Britons take their queuing very, very seriously. After living in this country for seven weeks, I would agree with those who say it is akin to an Olympic sport. And who doesn’t like an orderly line? But the fervor goes well beyond just lining up. Here, it’s the ultimate test of civility and order. And if you break the code, well, prepare yourself.
So, now you’re thinking ‘yes, got it, check, check and double-check, visit England, stand politely in line.’ But the unspoken rules are actually a bit more complicated. It’s not just knowing not to hop a line. It’s also how you get into the queue, how you interact with others, and, God forbid, should you must, how to abdicate your place in a queue.
No, After You
Start by understanding that only an unhinged person would offer their spot in line to someone else, as I learned inside the venerable John Lewis department store. The wait outside the small elevators was long. I had a stroller. As the lift doors opened I offered to let someone else go ahead. “I’ll just wait,” I said, politely. Those words, I realized later, were

The all-mighty queue
tantamount to lobbing a grenade. The stares were penetrating, followed by the insistence that I MUST enter the lift. “No really, it’s fine,” I said, thinking myself the ultra-polite American. “I’ll take the next one.” More concern, more harrumphing.

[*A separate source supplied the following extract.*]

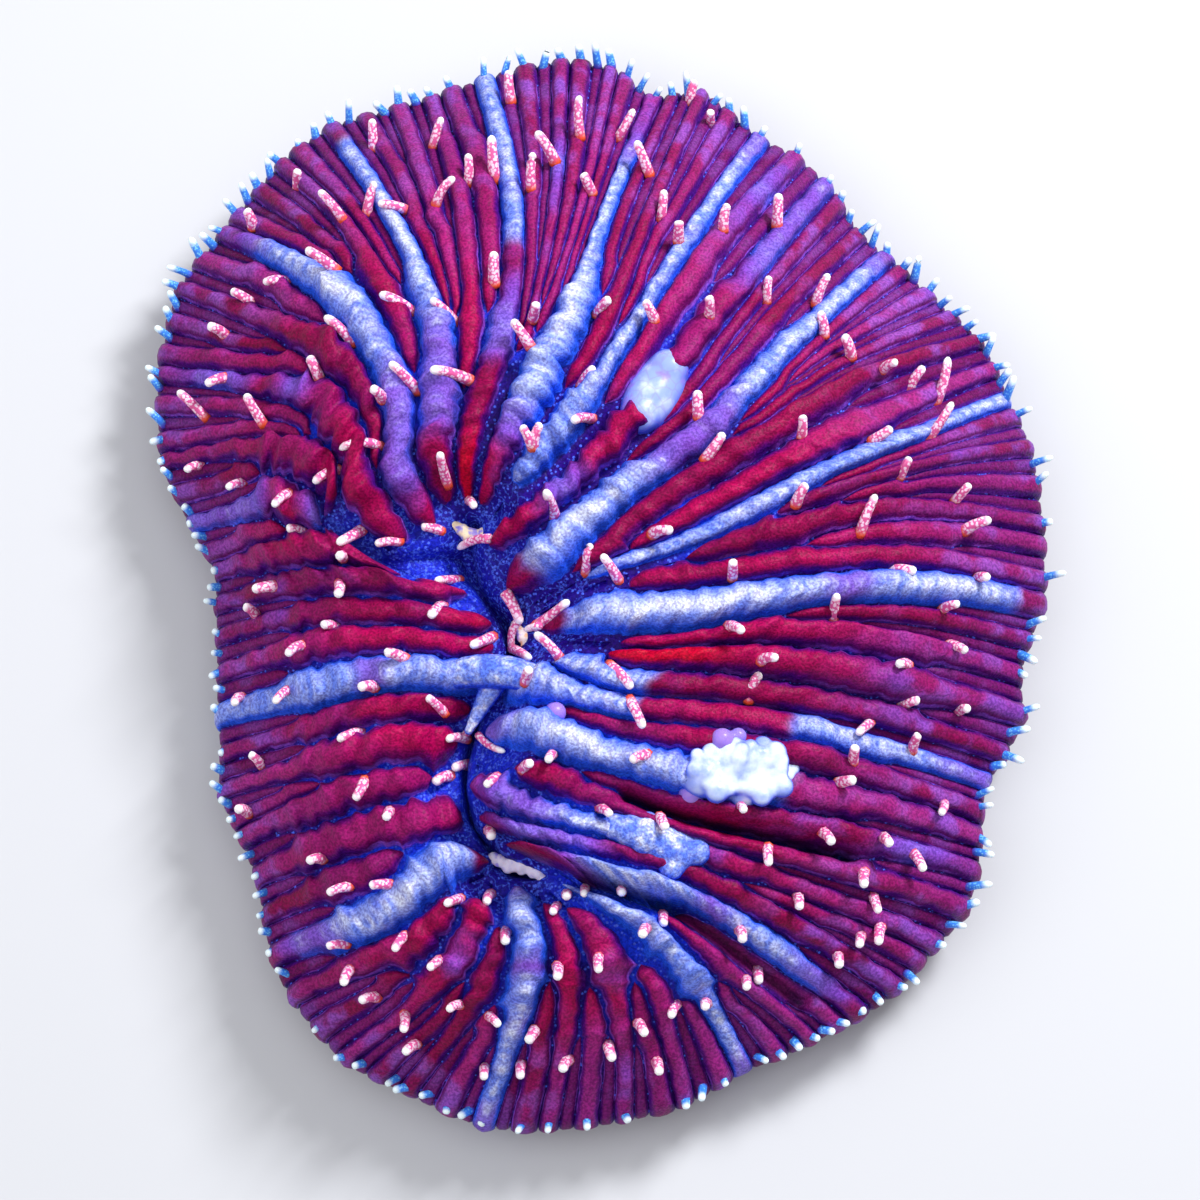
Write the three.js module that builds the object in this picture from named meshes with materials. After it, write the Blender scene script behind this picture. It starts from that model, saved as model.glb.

I was a most rude creature, you could see it in their eyes. Or perhaps I needed institutionalization. Best to get in the lift and give me space to medicate, which they all did.
Like Magic: the Queue
A week later I was at the beach in Cornwall. Standing on a windy bluff, waiting for a ferry, I stopped with my son to admire the view. The boat was nowhere in sight, it would be a good ten minutes before the tiny passenger ship arrived, but as I turned around on the gravel boat ramp I discovered that 20 people had formed a queue behind me. A queue, not far from Land’s End, but there it was, attached to me like a tail.
My Turn? Really?
Perhaps my favorite encounter thus far, involved a little ice cream shop in the center of Cambridge. I stopped in to buy my children a treat on a hot day (yes they do occur here, if infrequently). I was the only one inside. I approached the counter, realized I’d left my wallet with my husband and popped out to get it. On my return I found the shopkeeper telling another customer he would have to wait in the queue. He looked around at the empty shop. You see, even outside, I WAS the queue. I approached the til and suggested the young man go first but both he and the shop keeper Insisted it was my turn.
For all I know the chap is still waiting for a scoop.